Des auteurs comme Charles Baudelaire ou Arthur Rimbaud ont été incompris et rejetés, car leurs œuvres ne correspondaient pas aux attentes de leur temps. Baudelaire, par exemple, choque la société avec Les Fleurs du Mal et est même condamné pour immoralité. Son œuvre, en rupture avec les conventions, annonce pourtant la poésie moderne. Rimbaud, lui, rompt avec toutes les formes poétiques traditionnelles dès l’adolescence, et abandonne très tôt la littérature après l’avoir totalement renouvelée.
D’autres écrivains, comme Franz Kafka, écrivent dans une solitude quasi totale, sans être lus ni reconnus de leur vivant. Ses récits déroutants, empreints d’absurde et d’angoisse, trouvent un écho bien plus fort au XXe siècle, devenant emblématiques d’un mal-être moderne.
Ainsi, la littérature peut critiquer, fuir ou anticiper son époque, et c’est souvent dans cet écart qu’elle puise sa force.
Une mémoire vivante : quand la littérature préserve l’Histoire
Au-delà du témoignage immédiat, l’écrivain joue aussi un rôle de passeur de mémoire.
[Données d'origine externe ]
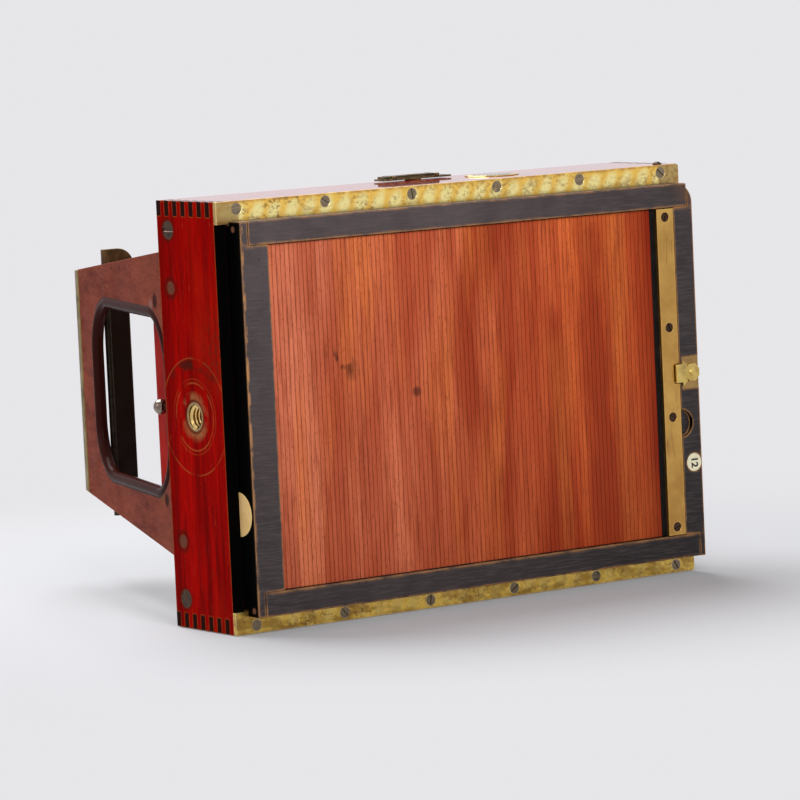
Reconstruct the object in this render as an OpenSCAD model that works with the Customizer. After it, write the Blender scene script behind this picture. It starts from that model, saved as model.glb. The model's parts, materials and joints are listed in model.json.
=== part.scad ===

Grâce à lui, certaines époques, certains événements, certaines voix ne tombent pas dans l’oubli.
Des romans comme Si c’est un homme de Primo Levi ou Une vie bouleversée d’Etty Hillesum témoignent de la Shoah. Le Quatrième Mur de Sorj Chalandon parle de la guerre au Liban. Ces textes ne sont pas seulement des souvenirs : ce sont des actes de mémoire, des formes de résistance à l’effacement.
L’écrivain garde des traces, y compris de ce que l’histoire officielle pourrait ignorer. Il permet de rendre visible l’invisible, de faire entendre les voix oubliées.
Conclusion : bien plus qu’un simple témoin
Alors, l’écrivain est-il un simple témoin de son époque ? Oui… mais pas seulement. Il observe, raconte, transforme, critique, préserve, et parfois même anticipe. Son regard porte au-delà des faits. Il ne se contente pas de refléter la société : il la met en question, il la façonne, il en garde la mémoire.
Lire un écrivain, ce n’est donc pas juste entrer dans une époque, c’est aussi rencontrer une pensée, une sensibilité, une vision du monde. Et c’est peut-être ça, le vrai pouvoir de la littérature : nous relier au réel, tout en nous donnant les moyens de le penser autrement.